3D code data
---
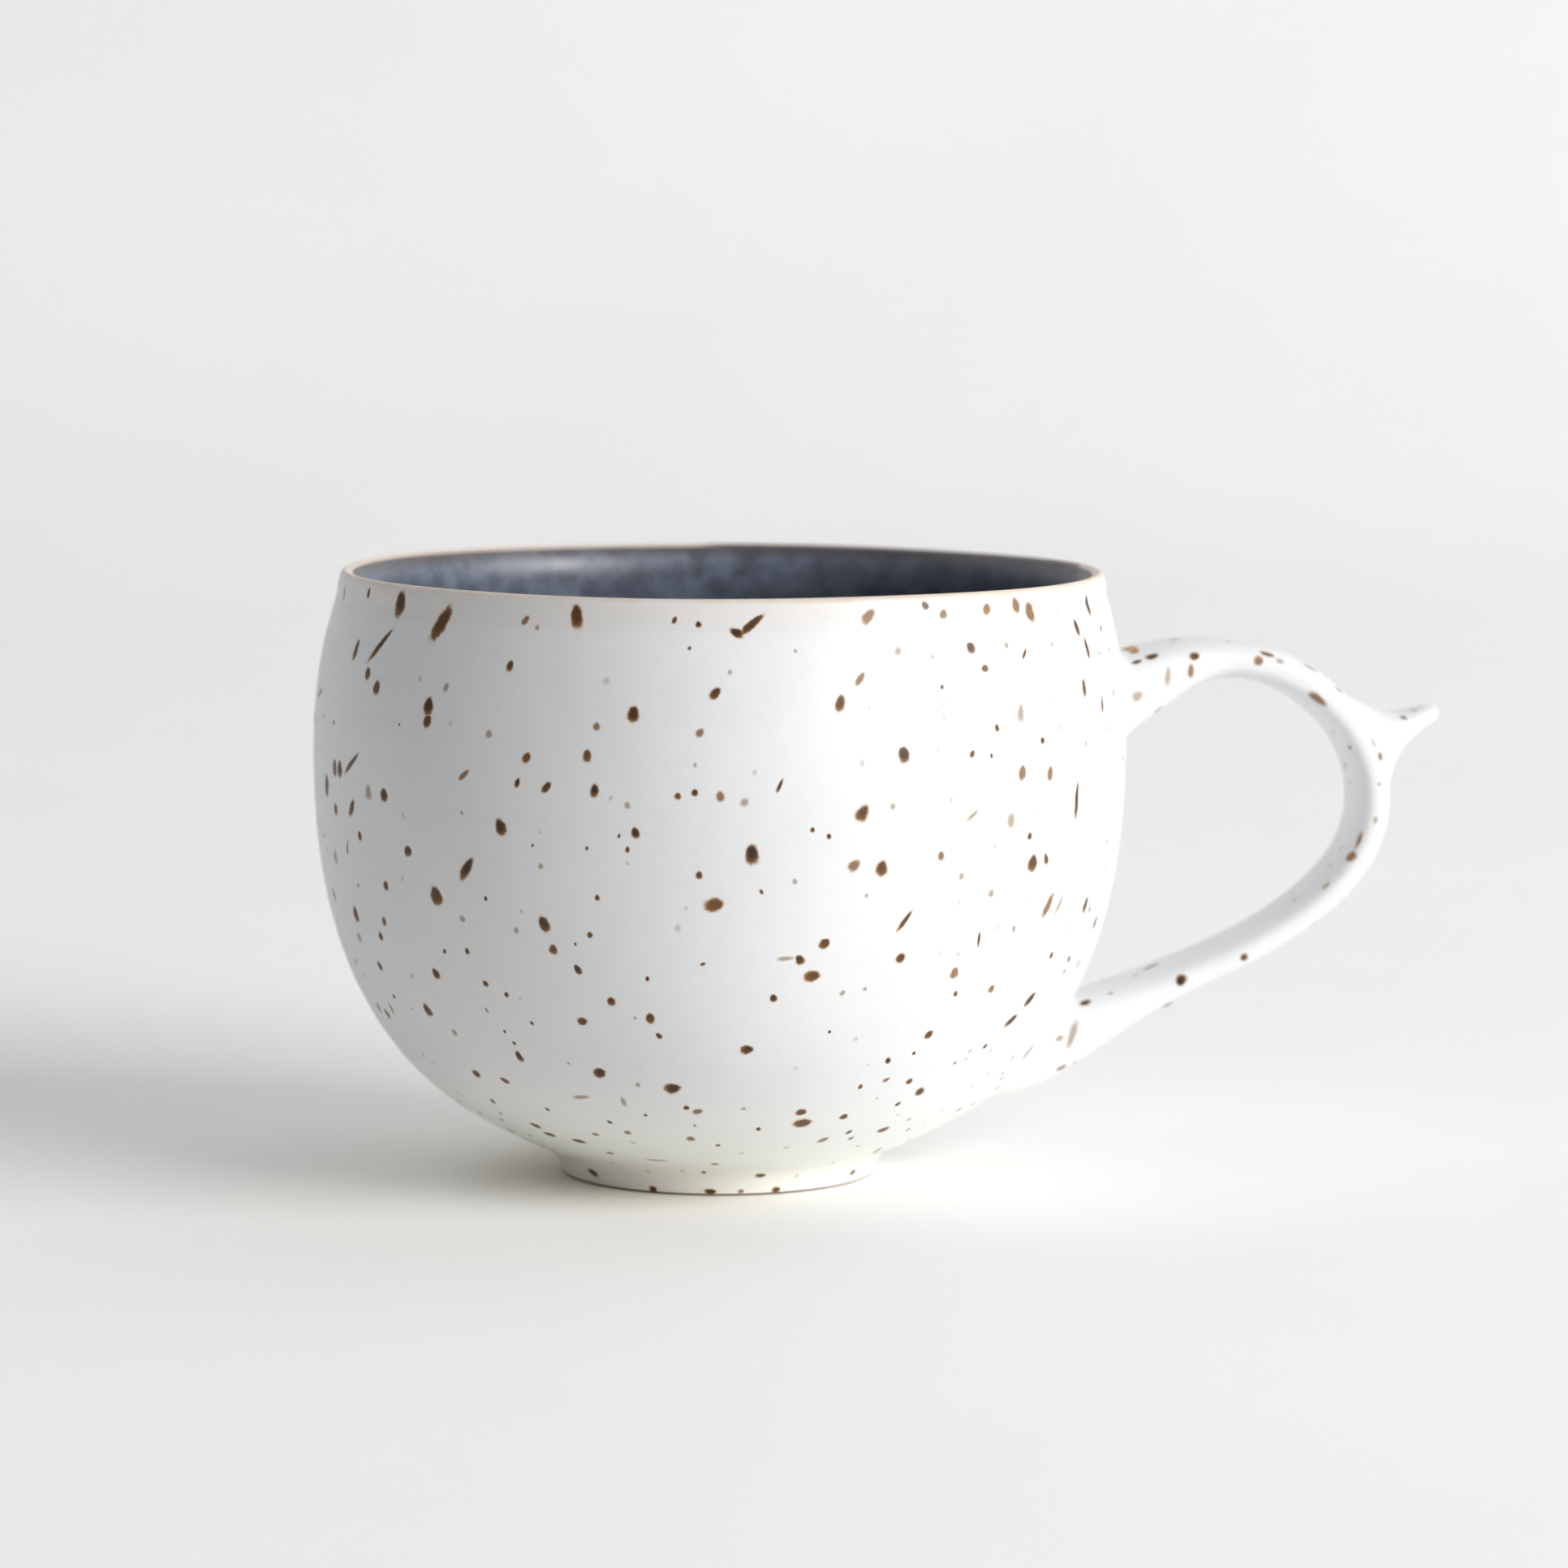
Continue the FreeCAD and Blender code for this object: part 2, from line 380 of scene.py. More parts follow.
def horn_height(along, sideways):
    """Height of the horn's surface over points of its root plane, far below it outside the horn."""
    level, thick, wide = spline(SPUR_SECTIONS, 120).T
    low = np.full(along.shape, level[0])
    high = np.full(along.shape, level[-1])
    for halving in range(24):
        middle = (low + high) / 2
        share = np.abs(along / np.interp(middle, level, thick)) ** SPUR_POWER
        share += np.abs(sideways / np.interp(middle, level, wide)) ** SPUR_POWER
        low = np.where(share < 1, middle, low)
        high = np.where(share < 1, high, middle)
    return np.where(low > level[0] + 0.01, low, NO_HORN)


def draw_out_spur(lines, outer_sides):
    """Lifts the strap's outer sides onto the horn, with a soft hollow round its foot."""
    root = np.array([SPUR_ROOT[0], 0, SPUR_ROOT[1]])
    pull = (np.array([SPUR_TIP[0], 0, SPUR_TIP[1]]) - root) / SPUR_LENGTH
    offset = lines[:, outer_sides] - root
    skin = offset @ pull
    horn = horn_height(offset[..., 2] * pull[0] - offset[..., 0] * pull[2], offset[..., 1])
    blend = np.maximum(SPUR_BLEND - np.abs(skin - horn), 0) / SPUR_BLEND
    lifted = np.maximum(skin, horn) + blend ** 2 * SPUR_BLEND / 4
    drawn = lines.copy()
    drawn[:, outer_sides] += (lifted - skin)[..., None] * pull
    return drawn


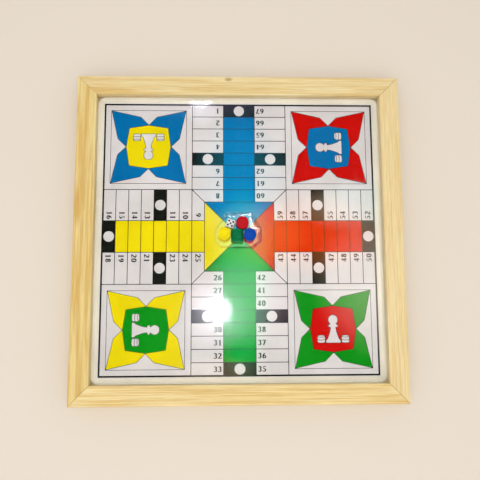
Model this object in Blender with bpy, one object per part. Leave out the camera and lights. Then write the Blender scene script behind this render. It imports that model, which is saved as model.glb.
---
**Written request:** Return the whole listing exactly.

**Exercise answer:**
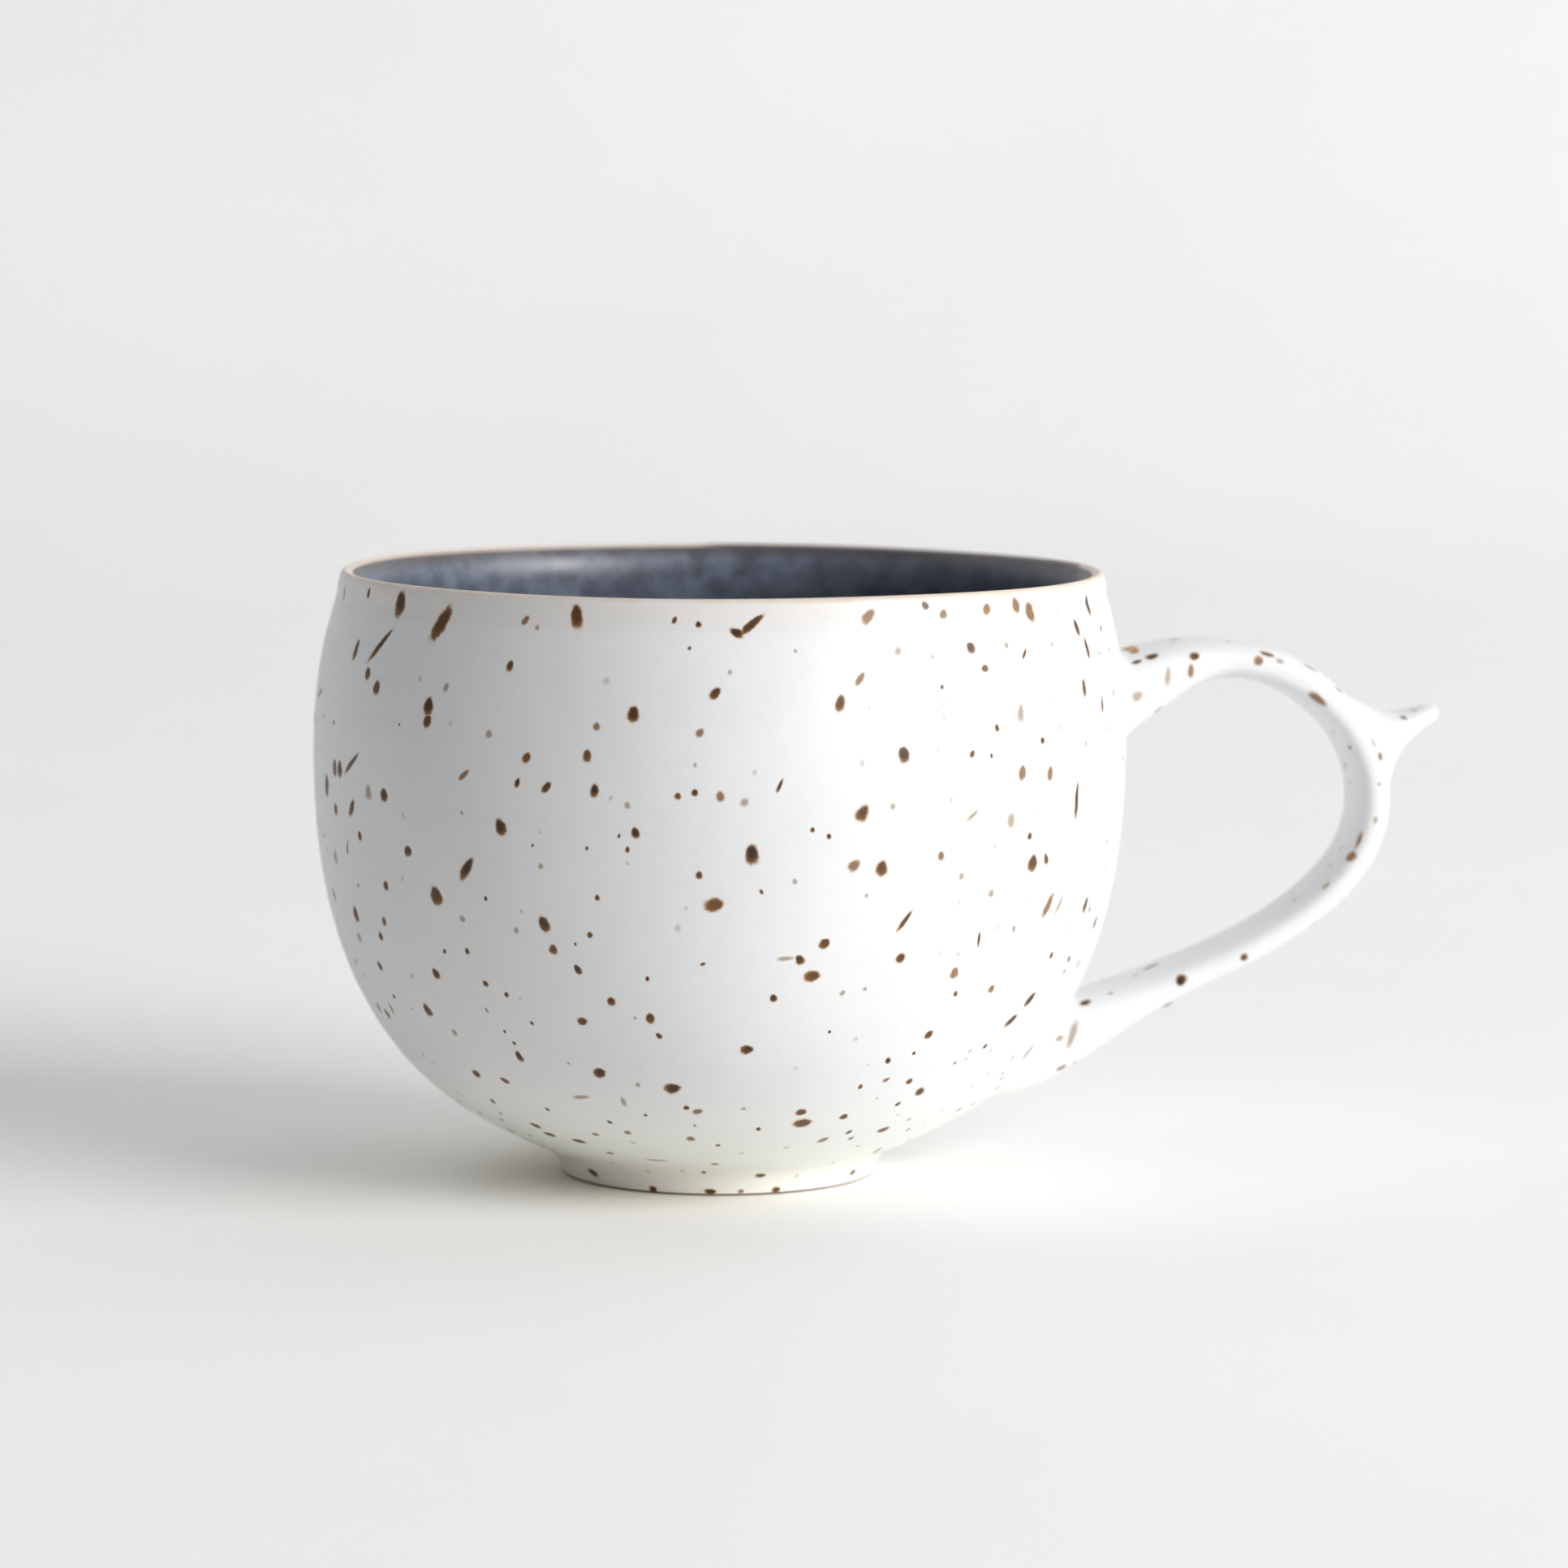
Continue the FreeCAD and Blender code for this object: part 2, from line 380 of scene.py. More parts follow.
def horn_height(along, sideways):
    """Height of the horn's surface over points of its root plane, far below it outside the horn."""
    level, thick, wide = spline(SPUR_SECTIONS, 120).T
    low = np.full(along.shape, level[0])
    high = np.full(along.shape, level[-1])
    for halving in range(24):
        middle = (low + high) / 2
        share = np.abs(along / np.interp(middle, level, thick)) ** SPUR_POWER
        share += np.abs(sideways / np.interp(middle, level, wide)) ** SPUR_POWER
        low = np.where(share < 1, middle, low)
        high = np.where(share < 1, high, middle)
    return np.where(low > level[0] + 0.01, low, NO_HORN)


def draw_out_spur(lines, outer_sides):
    """Lifts the strap's outer sides onto the horn, with a soft hollow round its foot."""
    root = np.array([SPUR_ROOT[0], 0, SPUR_ROOT[1]])
    pull = (np.array([SPUR_TIP[0], 0, SPUR_TIP[1]]) - root) / SPUR_LENGTH
    offset = lines[:, outer_sides] - root
    skin = offset @ pull
    horn = horn_height(offset[..., 2] * pull[0] - offset[..., 0] * pull[2], offset[..., 1])
    blend = np.maximum(SPUR_BLEND - np.abs(skin - horn), 0) / SPUR_BLEND
    lifted = np.maximum(skin, horn) + blend ** 2 * SPUR_BLEND / 4
    drawn = lines.copy()
    drawn[:, outer_sides] += (lifted - skin)[..., None] * pull
    return drawn


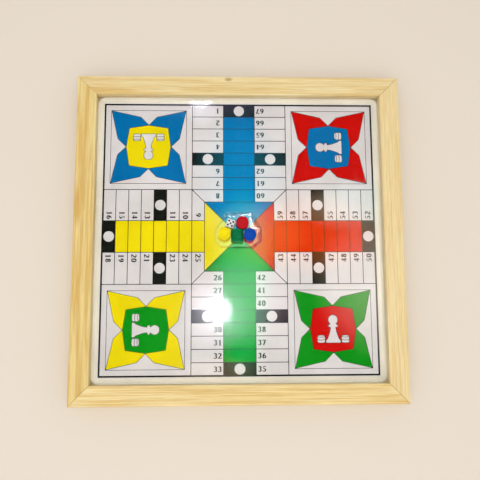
Model this object in Blender with bpy, one object per part. Leave out the camera and lights. Then write the Blender scene script behind this render. It imports that model, which is saved as model.glb.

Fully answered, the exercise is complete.